Linux Kernel2.6.9內核源碼分析–select

需要解決的問題:
通過追蹤內核源碼,查看內核是如何實現select監聽的功能

首先來看下select API的定義和參數:
int select(int nfds, fd_set *readfds, fd_set *writefds, fd_set *exceptfds, struct timeval *timeout);
參數說明:
int nfds:是一個整數值, 表示集合中所有文件描述符的範圍,即所有文件描述符的最大值+1
在後面的代碼中可以看到Linux 內核的實現方式是從0 ~~ nfds作爲下標在進程描述符中的files數組中,依次監聽各個文件描述
符有沒有事件上報
fd_set *readfds, *writefds,*exceptfds:分別代表監聽讀/寫/錯誤的文件描述符集,實際上是一個long型的數組.當select返回後,內核會修改集合中的值從而集合中的值不再代表原始的文件描述符,因此每次調用select前都需要重新初始化這些文件描述符集.如果某個文件描述上有事件發生,則將對應fds中的值設置爲1,沒有時間發生就設置爲0。
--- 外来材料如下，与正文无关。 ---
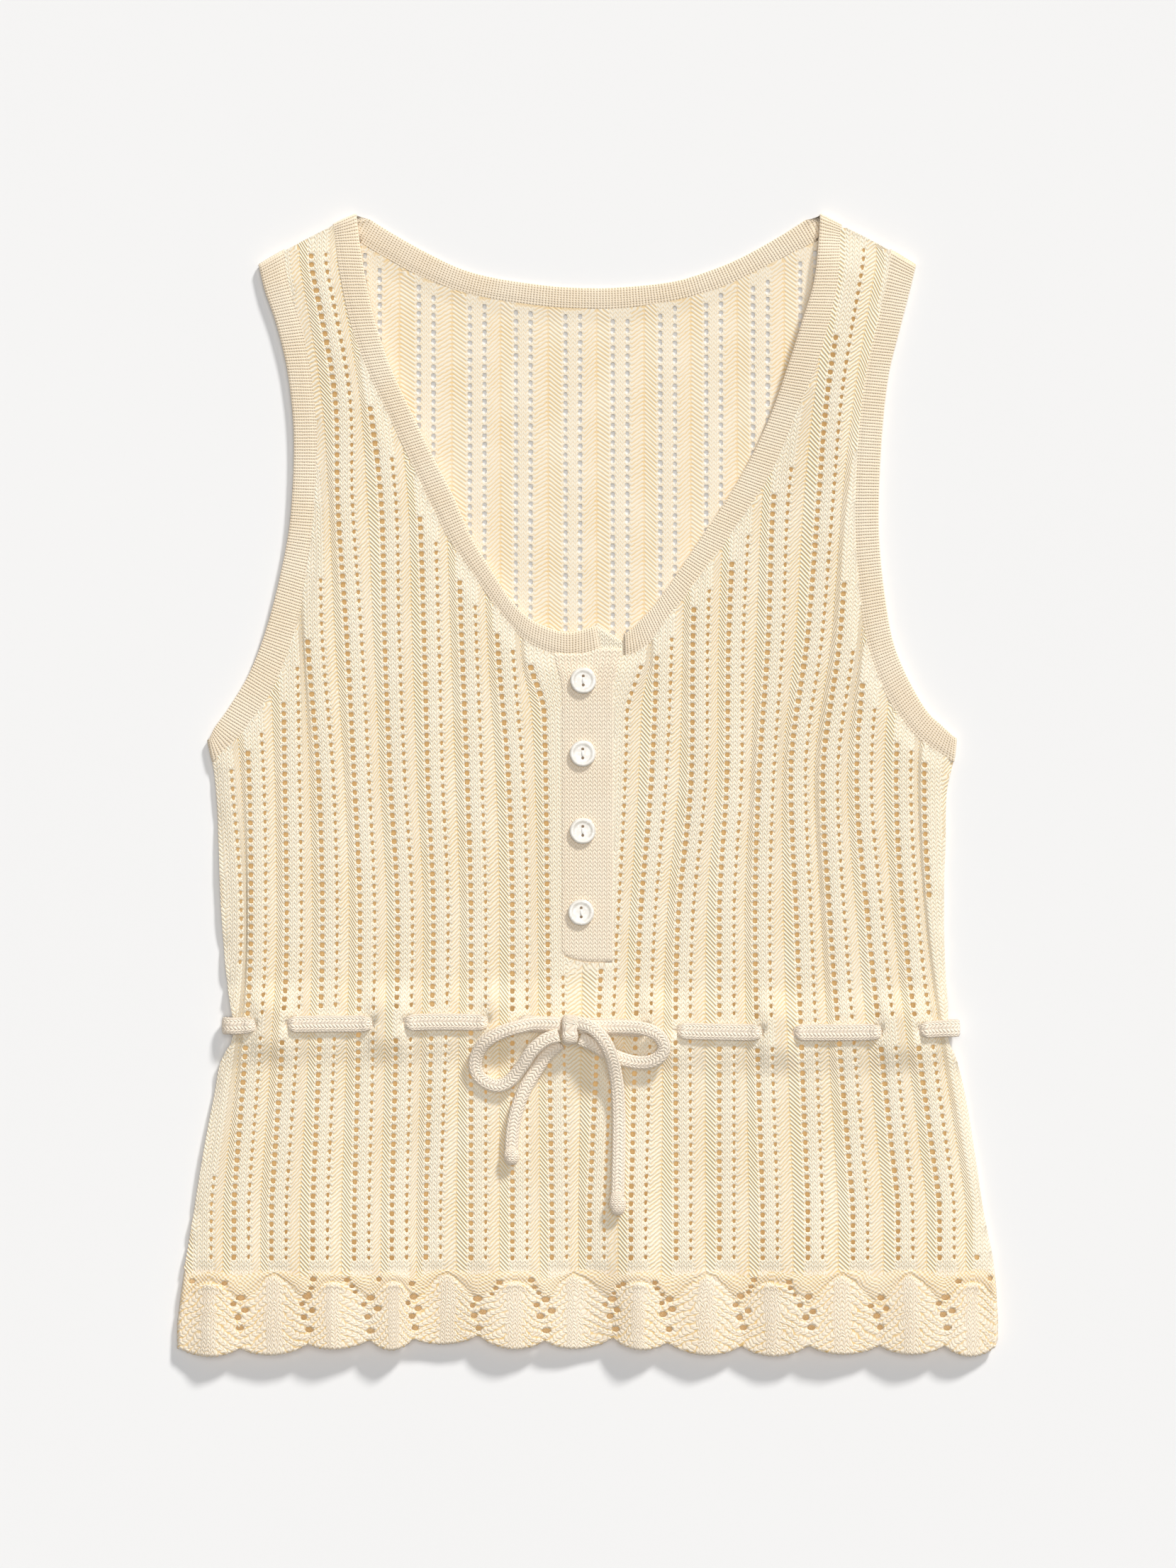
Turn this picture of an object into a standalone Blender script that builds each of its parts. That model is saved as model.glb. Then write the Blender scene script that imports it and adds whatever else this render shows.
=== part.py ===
"""A sleeveless pointelle-knit tank top with a waist drawstring and a scalloped lace hem, laid flat.

The neck points to +Y, the front faces +Z, and the back panel's outside rests on z = 0. Sizes are in
millimetres here and become metres when a mesh is made. x is measured from the middle of the hem.
"""

import math

import bmesh
import bpy
import numpy as np
from mathutils import Vector
from mathutils.geometry import delaunay_2d_cdt

MM = 0.001

BODY_COLOR = (0.87, 0.72, 0.53)
BAND_COLOR = (0.90, 0.76, 0.57)
CORD_COLOR = (0.90, 0.77, 0.60)
BUTTON_COLOR = (0.86, 0.85, 0.80)

# Cloth and cord thicknesses
WALL = 1.8                  # one layer of the knit
EDGE = 1.0                  # thickness left at a rounded edge
EDGE_ROUND = 1.8            # how far in from an edge the wall is full again
GAP = 0.35                  # between pieces that touch or are sewn together
RIB_RISE = 1.1              # a rib's crest above the valleys between ribs
RIB_HALF = 3.8              # half the width of a rib's flat crest
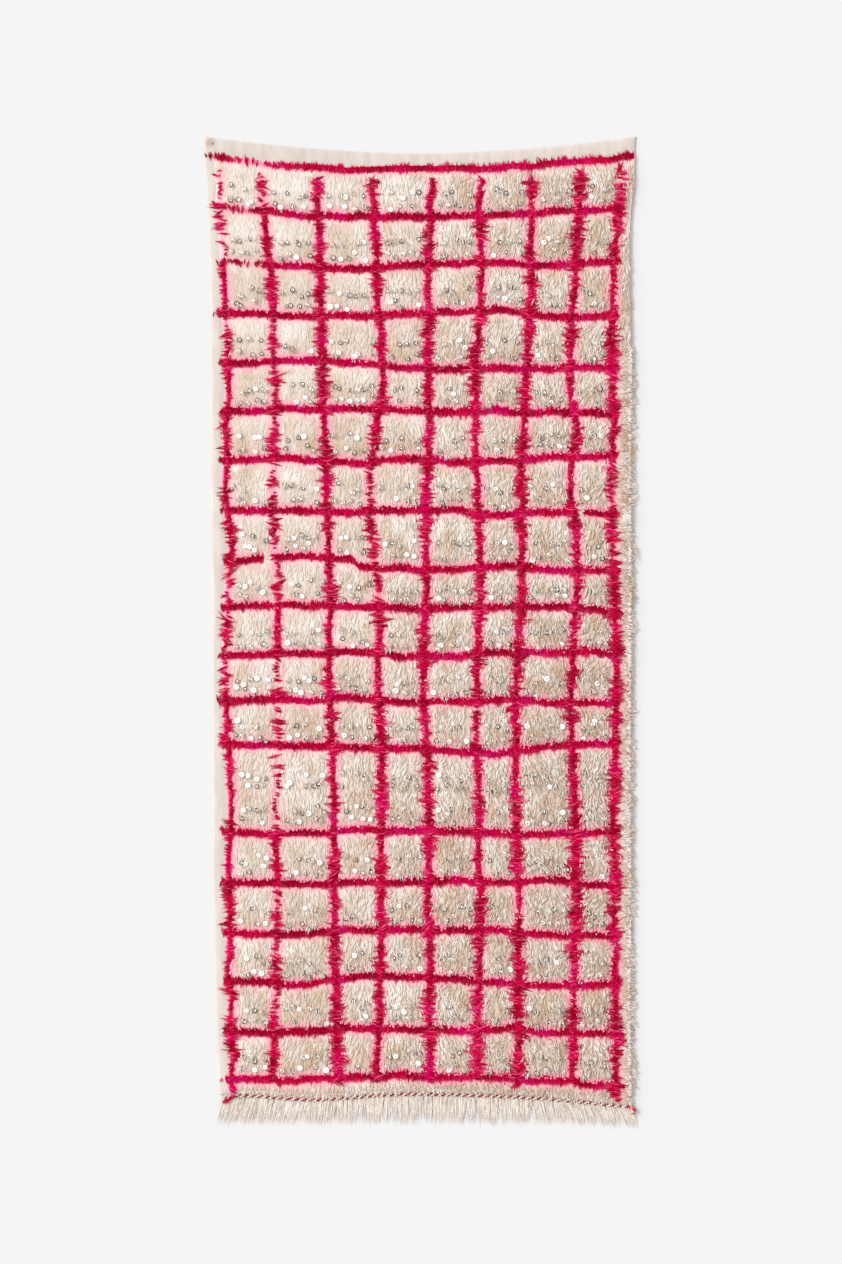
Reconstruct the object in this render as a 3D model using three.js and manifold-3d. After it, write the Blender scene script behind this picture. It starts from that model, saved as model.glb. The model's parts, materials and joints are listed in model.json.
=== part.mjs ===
// A handira: a long wool wedding blanket. It is one weaving, with a plain heading and left selvedge, an ivory
// fleece face, a grid of rose pile, and warp ends left as a fringe below a twined two-ply edge cord.
// Millimetres, +Z up. The blanket lies face up on z = 0, its heading towards +Y and its fringe towards -Y.
import * as THREE from "three";
import { mergeVertices } from "three/addons/utils/BufferGeometryUtils.js";
import Module from "manifold-3d";

const wasm = await Module();
wasm.setup();

// Driving dimensions
const CORNER_Y = 1213;
const HEADING_SAG = 41;
const HEADING_SAG_POWER = 1.8;
const HALF_WIDTH = 529;
const CLOTH_THICK = 3;
const PILE_LEFT = 9.5;
const PILE_RIGHT = 13.5;
const LINE_HALF_WIDTH = 13;
const PIECE_GAP = 0.3;
const HEM_GAP = 0.5;

// The two long edges: how far each stands from the middle line at a height along the blanket.
const SIDES = [
  { y: 1213, left: -529, right: 529 },
  { y: 1085, left: -523, right: 524 },
  { y: 1020, left: -519, right: 518 },
  { y: 880, left: -514, right: 516 },
  { y: 715, left: -511, right: 519 },
  { y: 445, left: -512, right: 517 },
  { y: 80, left: -509, right: 518 },
  { y: -290, left: -507, right: 516 },
  { y: -610, left: -506, right: 517 },
  { y: -900, left: -500, right: 516 },
  { y: -1075, left: -494, right: 517 },
  { y: -1165, left: -485, right: 519 },
];

// The lower end of the weaving, where the twined cord closes it.
const HEM = [
  { x: -485, y: -1134 },
  { x: -450, y: -1132 },
  { x: -270, y: -1141 },
  { x: -45, y: -1128 },
  { x: 120, y: -1130 },
  { x: 300, y: -1139 },
  { x: 445, y: -1152 },
  { x: 520, y: -1160 },
];

// The rose lines that run across, from the heading down, by their height at five places across.
const CROSS_LINES_X = { left: -480, midLeft: -240, middle: 0, midRight: 240, right: 480 };
const CROSS_LINES = [
  { left: 1160, midLeft: 1136, middle: 1132, midRight: 1139, right: 1161 },
  { left: 1037, midLeft: 1019, middle: 1017, midRight: 1024, right: 1038 },
  { left: 904, midLeft: 893, middle: 898, midRight: 902, right: 905 },
  { left: 782, midLeft: 775, middle: 780, midRight: 783, right: 775 },
  { left: 656, midLeft: 662, middle: 646, midRight: 646, right: 648 },
  { left: 539, midLeft: 546, middle: 541, midRight: 540, right: 534 },
  { left: 422, midLeft: 419, middle: 421, midRight: 421, right: 431 },
  { left: 295, midLeft: 296, middle: 297, midRight: 288, right: 290 },
  { left: 172, midLeft: 180, middle: 156, midRight: 158, right: 150 },
  { left: 62, midLeft: 65, middle: 58, midRight: 61, right: 53 },
  { left: -59, midLeft: -51, middle: -58, midRight: -50, right: -51 },
  { left: -169, midLeft: -165, middle: -171, midRight: -168, right: -169 },
  { left: -273, midLeft: -282, middle: -288, midRight: -293, right: -271 },
  { left: -487, midLeft: -491, middle: -487, midRight: -494, right: -488 },
  { left: -611, midLeft: -616, middle: -610, midRight: -614, right: -621 },
  { left: -737, midLeft: -736, middle: -730, midRight: -733, right: -743 },
  { left: -852, midLeft: -856, middle: -846, midRight: -861, right: -861 },
  { left: -979, midLeft: -975, middle: -972, midRight: -973, right: -983 },
  { left: -1095, midLeft: -1095, middle: -1087, midRight: -1095, right: -1112 },
];

// The rose lines that run along, from the left, by their place at five heights.
const LONG_LINES_Y = { top: 1083, upper: 480, middle: 0, lower: -530, bottom: -1040 };
const LONG_LINES = [
  { top: -492, upper: -472, middle: -473, lower: -467, bottom: -462 },
  { top: -386, upper: -357, middle: -347, lower: -351, bottom: -360 },
  { top: -252, upper: -230, middle: -221, lower: -210, bottom: -204 },
  { top: -118, upper: -107, middle: -102, lower: -95, bottom: -103 },
  { top: 29, upper: 22, middle: 13, lower: 21, bottom: 26 },
  { top: 146, upper: 135, middle: 143, lower: 142, bottom: 140 },
  { top: 271, upper: 252, middle: 245, lower: 238, bottom: 239 },
  { top: 393, upper: 380, middle: 377, lower: 380, bottom: 371 },
  { top: 490, upper: 473, middle: 478, lower: 476, bottom: 480 },
];

// How high each kind of station stands, as a share of the pile's height.
const LEVEL = { bare: 0, thin: 0.12, foot: 0.36, crown: 0.94, ridge: 1.04, rim: 0.42 };
const PILE_UNEVENNESS = 0.16;
const RIM_LEVEL_AT_LINE = 1.3 * LEVEL.rim;

// Where the fleece crowns in a cell, as shares of the way across it and down it. One cell is a tall one.
const CROWNS_ACROSS = [0.3, 0.7];
const CROWNS_DOWN = [0.55];
const CROWNS_DOWN_TALL = [0.25, 0.5, 0.78];
const TALL_CELL_BELOW_LINE = 12;

const RIM_LOCKS = {
  fromY: 700,
  toY: -1120,
  pitch: 29,
  root: 12,
  reachLeast: 4.5,
  reachSpread: 5,
  halfWidth: 7,
  halfWidthSpread: 0.4,
  halfThick: 2.6,
  rise: 0.05,
  swing: 0.5,
  swingDown: 0.6,
};
// Above the rim locks the right edge lies flatter, over this length.
const CALM_RIM = { over: 300, share: 0.5 };

const FRINGE = {
  count: 138,
  stripWidth: 7,
  stripThick: 2.6,
  stripSteps: 60,
  rootWidth: 5.2,
  midWidth: 4.2,
  tipWidth: 2.6,
  rootThick: 2.3,
  tipThick: 1.3,
  tipY: -1204,
  tipUnevenness: 7,
  tipDropRight: 9,
  midLean: 0.35,
  sway: 5,
  swayPeriod: 68,
  flareLeft: 20,
  flareRight: 9,
};

const CORD = {
  longRadius: 3.6,
  shortRadius: 2.4,
  pitch: 18,
  stepsPerPitch: 4,
  hemFrom: -452,
  hemTo: 505,
  hemSteps: 48,
};
const CORD_LEFT_TAIL = [
  { x: -489, y: -1156 },
  { x: -470, y: -1144 },
];
const CORD_RIGHT_TAIL = [
  { x: 521, y: -1166.5 },
  { x: 524.5, y: -1171 },
  { x: 521, y: -1178 },
];

const COLOURS = { blanket: 0xe1cbbb, fringe: 0xe0d4ca, edge_cord: 0xb8325c };

// A grid point depends on lines that lean, so it is settled in a few passes.
const SETTLING_PASSES = 4;
const MERGE_TOLERANCE = 1e-4;

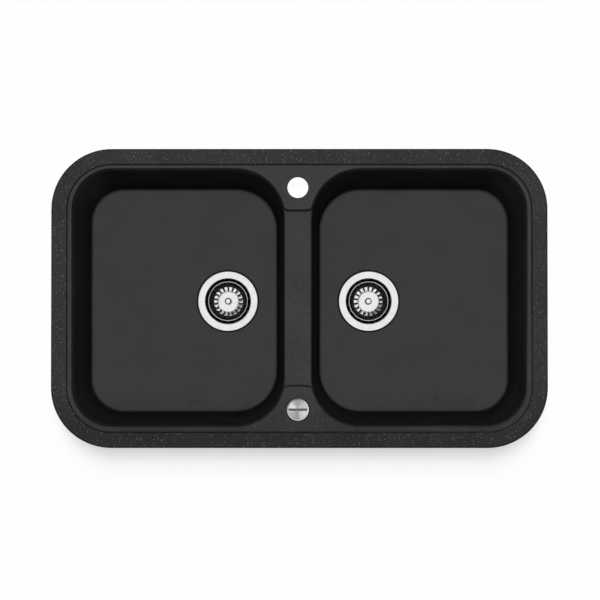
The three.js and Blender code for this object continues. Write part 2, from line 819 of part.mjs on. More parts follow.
// ------------------------------------------------------------------ basket, post and stopper
const basketRim = cupRadius - basketInset;
const basketFloor = -cupDepth + basketStand;
const discTop = basketFloor + discRise;
const discUnder = discTop - basketSheet;
const slotEnd = basketRim - slotRimGap;

// The strainer basket: a bowl of thin steel with a raised disc, a rolled rim and radial slots.
function basket() {
  const troughRadius = (discRadius + slotEnd) / 2;
  const trough = basketFloor + basketSheet;
  const wallFoot = basketFloor + wallFootShare * (-basketRimDrop - basketFloor);
  const lean = basketSheet / 2; // where the sheet slopes
  const inside = [
    [boreRadius, discTop],
    [discRadius, discTop],
    [discRadius + lean, trough - discGroove],
    [troughRadius, trough],
    [slotEnd - lean, wallFoot],
    [basketRim - basketBead, -basketRimDrop],
  ];
  const bead = [90, 0].map((angle) => [
    basketRim + basketBead * Math.cos(radians(angle)),
    -basketRimDrop + basketBead * Math.sin(radians(angle)),
  ]);
  const outside = [
    [slotEnd + lean, wallFoot - lean],
    [troughRadius + lean, trough - basketSheet],
    [discRadius - lean, trough - basketSheet - discGroove],
    [discRadius - basketSheet, discUnder],
    [boreRadius, discUnder],
  ];
  // Two facets to a slot, turned so that each slot lies inside one of them.
  const whole = turned([...inside, ...bead, ...outside], slots * 2).rotateZ(radians(90 / slots));
  const half = slotWidth / 2;
  const from = discRadius + slotMargin;
  const slot = outlined([
    [from, -half], [slotEnd - half, -half], [slotEnd, 0], [slotEnd - half, half], [from, half],
  ]);
  const cutter = prism(slot, basketFloor - past, -basketRimDrop - 2 * basketBead);
  return cut(whole, ...aroundAxis(cutter, slots, 90));
}

// The post with the lift knob on top. It passes through the basket, the stopper and the nut.
function basketPost() {
  const seat = discTop + seatGap;
  const foot = postRadius + postFoot;
  const stem = postRadius + postShoulder;
  const knobUnder = basketFloor + liftKnobRise - liftKnobHeight;
  return turned([
    [0, pinTop + runGap],
    [postRadius, pinTop + runGap],
    [postRadius, seat],
    [foot, seat],
    [stem, seat + postFootHeight],
    [stem, knobUnder],
    ...liftKnobProfile.map(([out, up]) => [liftKnobRadius * out, knobUnder + liftKnobHeight * up]),
  ], smallSegments);
}

const stopperUnder = basketFloor - stopperDrop;

// The rubber stopper hangs under the basket. Its lip seats on the floor of the cup.
function stopper() {
  const lipRadius = cupFloorRadius - stopperInset;
  const lip = -cupDepth + seatGap + stopperLip;
  const collarTop = discUnder - seatGap;
  const onFace = ([out, up]) => [lipRadius * out, stopperUnder + stopperDrop * up];
  return turned([
    [boreRadius, stopperUnder],
    ...stopperBelow.map(onFace),
    [lipRadius - stopperLipWidth, lip],
    [lipRadius, lip + stopperLip],
    ...stopperOnTop.map(onFace),
    [boreRadius + stopperCollar, collarTop],
    [boreRadius, collarTop],
  ], hiddenSegments);
}

const stopperNut = () => {
  const top = stopperUnder - seatGap;
  const bottom = top - stopperNutHeight;
  return cut(prism(hexagon(stopperNutFlats), bottom, top), disc(boreRadius, bottom - past, top + past));
};

// ------------------------------------------------------------------ lever of the right-hand waste
// The lever lies along X, from the middle of the outlet out through its wall, and turns about Y.
const innerArm = outletOutside + pivotFromOutlet;
const leverSwing = 2 * Math.asin(lift / 2 / innerArm);
const pivotZ = -cupDepth - pivotBelowCup;
const pinTop = -cupDepth - screwLength / 2; // where the lift pin meets the basket's post
const pinBottom = pivotZ - lift / 2 + noseRadius + runGap;
const housingHalf = leverWidth / 2 + housingSide;
const housingOutside = housingHalf + housingWall;
const leverEnd = outerArm + leverTail; // pivot to the cable end of the lever
const housingEnd = innerArm + leverEnd + housingTail;
const housingTop = pivotZ + housingRoom;
const housingBottom = pivotZ - housingRoom;
const glandX = innerArm + outerArm;

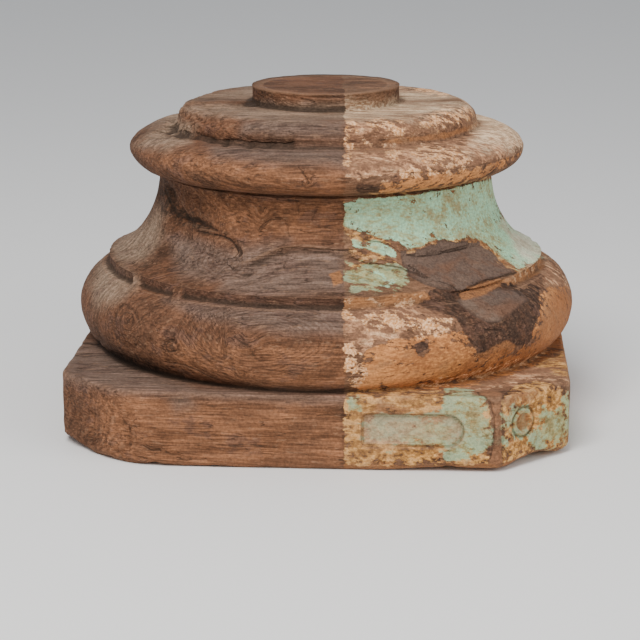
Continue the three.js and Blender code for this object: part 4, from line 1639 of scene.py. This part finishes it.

如readfds集合中第二個文件有讀時間發生,則該數組中第二個值變成了1,不再是原始的文件描述符的值.
struct timeval *timeout:超時時間,超過這個時間,無論有沒有監聽到事件,則不再阻塞都立刻返回.
返回值:返回執行錯誤代碼

再來看下select API對應的系統調用:
long sys_select(int n, fd_set __user *inp, fd_set __user *outp, fd_set __user *exp, struct timeval __user *tvp)
1.查看參數n是否超過了最大值max_fdset,超過了n就等於max_fdset
2.從slab中分配6 x n x sizeof(long)空間,分別爲:fds.in ,fds.out, fds.ex, fds.res_in fds.res_out,fds.res_ex,然後將user space的參數inp, outp, exp copy賦值分別賦值給fds.in ,fds.out, fds.ex
3.調用do_select,在該函數中會sleep直到timeout //核心函數
4.將fds.res_in fds.res_out,fds.res_ex 賦值給fds.in ,fds.out, fds.ex,從而用戶就知道哪個文件描述符有事件發生.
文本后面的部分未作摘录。